» Work required
Copy nothing but the lines below running from the line containing "# The cap turns" through the line containing "obj.data.transform(world)", both end lines included.

» Available data
------------------------

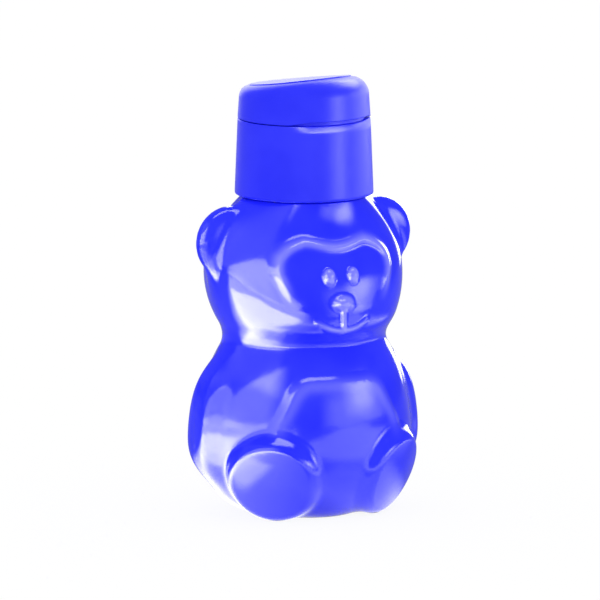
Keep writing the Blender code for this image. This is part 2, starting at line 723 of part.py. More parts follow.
def make_cap_base():
    base = turned("cap_base", cap_profile(), parts, cap_axis)
    scoop = ring_sector("cut_thumb_scoop", RIM_RADIUS - THUMB_SCOOP_DEPTH, SKIRT_BOTTOM_RADIUS + OVERRUN,
                        RIM_Z - THUMB_SCOOP_DROP, RIM_Z + OVERRUN, THUMB_HALF_ANGLE, guides, cap_axis)
    boolean(base, scoop, "DIFFERENCE")
    inner_x = KNUCKLE_WIDTH / 2 + GAP
    outer_x = inner_x + LUG_WIDTH
    for side, word in ((1, "left"), (-1, "right")):
        low, high = sorted((side * inner_x, side * outer_x))
        lug = cross_cylinder(f"form_lug_{word}", KNUCKLE_RADIUS, low, high, PIVOT, guides, cap_axis)
        web = box(f"form_lug_web_{word}", (low, COLLAR_RADIUS, PIVOT.z - LUG_DROP),
                  (high, PIVOT.y + KNUCKLE_RADIUS, RIM_Z - GAP / 2), guides, cap_axis)
        boolean(base, lug, "UNION")
        boolean(base, web, "UNION")
    bore = cross_cylinder("cut_pin_bore", PIN_RADIUS + GAP, -outer_x - OVERRUN, outer_x + OVERRUN, PIVOT,
                          guides, cap_axis)
    boolean(base, bore, "DIFFERENCE")
    return finish_piece(base, make_material("cap_plastic", CAP_BLUE, 0.35))


def make_hinge_pin():
    outer_x = KNUCKLE_WIDTH / 2 + GAP + LUG_WIDTH
    half = outer_x - GAP
    pin = cross_cylinder("hinge_pin", PIN_RADIUS, -half, half, PIVOT, parts, cap_axis, segments=16)
    return finish_piece(pin, make_material("pin_steel", STEEL, 0.25, 1.0))


def lid_top(y, drop=0.0):
    """Height of the lid's sloping top over a place in depth, less a drop below it."""
    return LID_TOP_Z - LID_SLOPE * y - drop


def lid_ring(turn):
    """A ring of the lid's outside, at an angle around its top fillet; None is its lower edge."""
    ring = []
    for index in range(TURNED_STEPS):
        angle = 2 * math.pi * index / TURNED_STEPS
        fillet = LID_FILLET - LID_FILLET_SWELL * math.sin(angle)
        height = LID_BOTTOM_Z
        pull = 0.0
        if turn is not None:
            height = lid_top(LID_RADIUS * math.sin(angle), fillet * (1.0 - math.sin(turn)))
            pull = fillet * (1.0 - math.cos(turn))
        radius = LID_RADIUS - LID_DRAFT * (height - LID_BOTTOM_Z) - pull
        ring.append((radius * math.cos(angle), radius * math.sin(angle), height))
    return ring


def make_flip_lid():
    rings = [lid_ring(None)]
    rings += [lid_ring(math.radians(degrees)) for degrees in (0, 22, 45, 68, 90)]
    lid = loft("flip_lid", rings, parts, lid_pivot, close_bottom=False)
    shell = lid.modifiers.new("wall", "SOLIDIFY")
    shell.thickness = LID_WALL
    shell.offset = -1.0
    shell.use_even_offset = True
    lip = ring_sector("cut_thumb_lip", LID_RADIUS - 2 * LID_WALL, LID_RADIUS + OVERRUN,
                      LID_BOTTOM_Z - OVERRUN, LID_BOTTOM_Z + THUMB_LIP_RISE, THUMB_HALF_ANGLE, guides,
                      lid_pivot)
    boolean(lid, lip, "DIFFERENCE")
    half = KNUCKLE_WIDTH / 2
    knuckle = cross_cylinder("form_knuckle", KNUCKLE_RADIUS, -half, half, PIVOT, guides, lid_pivot)
    web = box("form_knuckle_web", (-half, LID_RADIUS - LID_WALL / 2, RIM_Z + 2 * GAP),
              (half, PIVOT.y, PIVOT.z + KNUCKLE_RADIUS), guides, lid_pivot)
    bore = cross_cylinder("cut_knuckle_bore", PIN_RADIUS + GAP, -half - OVERRUN, half + OVERRUN, PIVOT,
                          guides, lid_pivot)
    boolean(lid, knuckle, "UNION")
    boolean(lid, web, "UNION")
    boolean(lid, bore, "DIFFERENCE")
    boolean(lid, plug_socket(), "UNION")
    return finish_piece(lid, make_material("lid_plastic", CAP_BLUE, 0.35), 30.0)


def plug_socket():
    """The ring under the lid's top that holds the plug's stem; its upper end follows the slope."""
    inner = PLUG_STEM_RADIUS + GAP
    outer = inner + SOCKET_WALL
    bottom = SPOUT_TOP_Z + GAP + PLUG_FLANGE_THICKNESS + GAP
    mesh = bpy.data.meshes.new("form_socket")
    bm = bmesh.new()
    corners = [(inner, False), (outer, False), (outer, True), (inner, True)]
    steps = TURNED_STEPS // 2
    sections = []
    for index in range(steps):
        angle = 2 * math.pi * index / steps
        section_verts = []
        for radius, upper in corners:
            y = radius * math.sin(angle)
            height = lid_top(y, LID_WALL / 2) if upper else bottom
            section_verts.append(bm.verts.new((radius * math.cos(angle), y, height)))
        sections.append(section_verts)
    for index, near in enumerate(sections):
        far = sections[(index + 1) % steps]
        for corner in range(4):
            after = (corner + 1) % 4
            bm.faces.new((near[corner], near[after], far[after], far[corner]))
    bmesh.ops.recalc_face_normals(bm, faces=bm.faces)
    bm.to_mesh(mesh)
    bm.free()
    return add_object("form_socket", mesh, guides, lid_pivot)


def make_spout_plug():
    tip_z = SPOUT_TOP_Z - PLUG_DEPTH
    seat_z = SPOUT_TOP_Z + GAP
    flange_z = seat_z + PLUG_FLANGE_THICKNESS
    stem_z = lid_top(PLUG_STEM_RADIUS, LID_WALL) - GAP
    flange = SPOUT_RADIUS + PLUG_FLANGE_OVERHANG
    shank = SPOUT_BORE_RADIUS - GAP
    profile = [(0.0, stem_z), (PLUG_STEM_RADIUS, stem_z), (PLUG_STEM_RADIUS, flange_z),
               (flange - GAP, flange_z), (flange, flange_z - GAP), (flange, seat_z), (shank, seat_z),
               (shank - PLUG_TAPER, tip_z + GAP), (shank - PLUG_TAPER - GAP, tip_z), (0.0, tip_z)]
    plug = turned("spout_plug", profile, parts, lid_pivot, steps=TURNED_STEPS // 2, closed=False)
    return finish_piece(plug, make_material("plug_silicone", SILICONE, 0.5))


clear_scene()
parts = new_collection("bear_bottle")
guides = new_collection("guides")

# The cap turns about the bottle's axis, and the lid about its hinge at the back of the cap
cap_axis = bpy.data.objects.new("cap_axis", None)
cap_axis.rotation_euler = (0.0, 0.0, CAP_STOP_ANGLE)
guides.objects.link(cap_axis)
lid_pivot = bpy.data.objects.new("lid_pivot", None)
lid_pivot.parent = cap_axis
lid_pivot.location = PIVOT
guides.objects.link(lid_pivot)

make_bottle_shell()
make_neck_seal()
make_cap_base()
make_hinge_pin()
make_flip_lid()
make_spout_plug()
bpy.context.view_layer.update()
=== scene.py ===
import json
import math

import bmesh
import bpy
import numpy as np
from mathutils import Matrix, Vector


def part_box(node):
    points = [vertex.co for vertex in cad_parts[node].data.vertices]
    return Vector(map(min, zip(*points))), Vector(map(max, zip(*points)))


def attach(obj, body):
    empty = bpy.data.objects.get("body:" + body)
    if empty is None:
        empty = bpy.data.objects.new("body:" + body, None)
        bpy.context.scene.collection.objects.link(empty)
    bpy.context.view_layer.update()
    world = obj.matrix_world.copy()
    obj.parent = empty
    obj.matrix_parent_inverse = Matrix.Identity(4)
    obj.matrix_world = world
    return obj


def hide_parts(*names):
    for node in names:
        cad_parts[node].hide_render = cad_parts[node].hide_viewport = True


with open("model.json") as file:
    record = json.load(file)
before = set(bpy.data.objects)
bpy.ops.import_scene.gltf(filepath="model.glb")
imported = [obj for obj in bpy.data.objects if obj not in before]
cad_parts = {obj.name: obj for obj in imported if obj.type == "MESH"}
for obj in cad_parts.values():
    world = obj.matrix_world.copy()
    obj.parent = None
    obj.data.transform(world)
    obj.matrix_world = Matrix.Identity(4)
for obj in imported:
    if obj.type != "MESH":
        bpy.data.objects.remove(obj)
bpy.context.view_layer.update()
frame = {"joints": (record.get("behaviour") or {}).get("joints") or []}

MM = 0.001


# The bear: one blow-moulded shell of glossy blue plastic, from the flat base up to the neck with its
# thread. Body, waist and head are one turned-looking form that is flatter from front to back, and the
# mould adds ears, arms, feet, a raised face and a raised tummy, all run together with soft creases.

BASE_HALF_WIDTH = 14.5 * MM
BASE_HALF_DEPTH = 17.0 * MM
BODY_MID_Z = 26.0 * MM
BODY_HALF_WIDTH = 38.5 * MM
BODY_FRONT = 31.0 * MM
BODY_BACK = 33.0 * MM
WAIST_Z = 62.3 * MM
WAIST_HALF_WIDTH = 29.0 * MM
WAIST_FRONT = 25.6 * MM
WAIST_BACK = 25.4 * MM
WAIST_FILLET = 1.8 * MM
HEAD_MID_Z = 84.5 * MM
HEAD_HALF_WIDTH = 35.1 * MM
HEAD_BACK = 33.0 * MM
MUZZLE_Z = 70.0 * MM
MUZZLE_FRONT = 31.4 * MM
SHOULDER_Z = 110.1 * MM
SHOULDER_RADIUS = 21.6 * MM
WALL = 1.4 * MM
TINY = 1e-6 * MM
SLOPE_STEP = 0.3 * MM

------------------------

» Completed task
# The cap turns about the bottle's axis, and the lid about its hinge at the back of the cap
cap_axis = bpy.data.objects.new("cap_axis", None)
cap_axis.rotation_euler = (0.0, 0.0, CAP_STOP_ANGLE)
guides.objects.link(cap_axis)
lid_pivot = bpy.data.objects.new("lid_pivot", None)
lid_pivot.parent = cap_axis
lid_pivot.location = PIVOT
guides.objects.link(lid_pivot)

make_bottle_shell()
make_neck_seal()
make_cap_base()
make_hinge_pin()
make_flip_lid()
make_spout_plug()
bpy.context.view_layer.update()
=== scene.py ===
import json
import math

import bmesh
import bpy
import numpy as np
from mathutils import Matrix, Vector


def part_box(node):
    points = [vertex.co for vertex in cad_parts[node].data.vertices]
    return Vector(map(min, zip(*points))), Vector(map(max, zip(*points)))


def attach(obj, body):
    empty = bpy.data.objects.get("body:" + body)
    if empty is None:
        empty = bpy.data.objects.new("body:" + body, None)
        bpy.context.scene.collection.objects.link(empty)
    bpy.context.view_layer.update()
    world = obj.matrix_world.copy()
    obj.parent = empty
    obj.matrix_parent_inverse = Matrix.Identity(4)
    obj.matrix_world = world
    return obj


def hide_parts(*names):
    for node in names:
        cad_parts[node].hide_render = cad_parts[node].hide_viewport = True


with open("model.json") as file:
    record = json.load(file)
before = set(bpy.data.objects)
bpy.ops.import_scene.gltf(filepath="model.glb")
imported = [obj for obj in bpy.data.objects if obj not in before]
cad_parts = {obj.name: obj for obj in imported if obj.type == "MESH"}
for obj in cad_parts.values():
    world = obj.matrix_world.copy()
    obj.parent = None
    obj.data.transform(world)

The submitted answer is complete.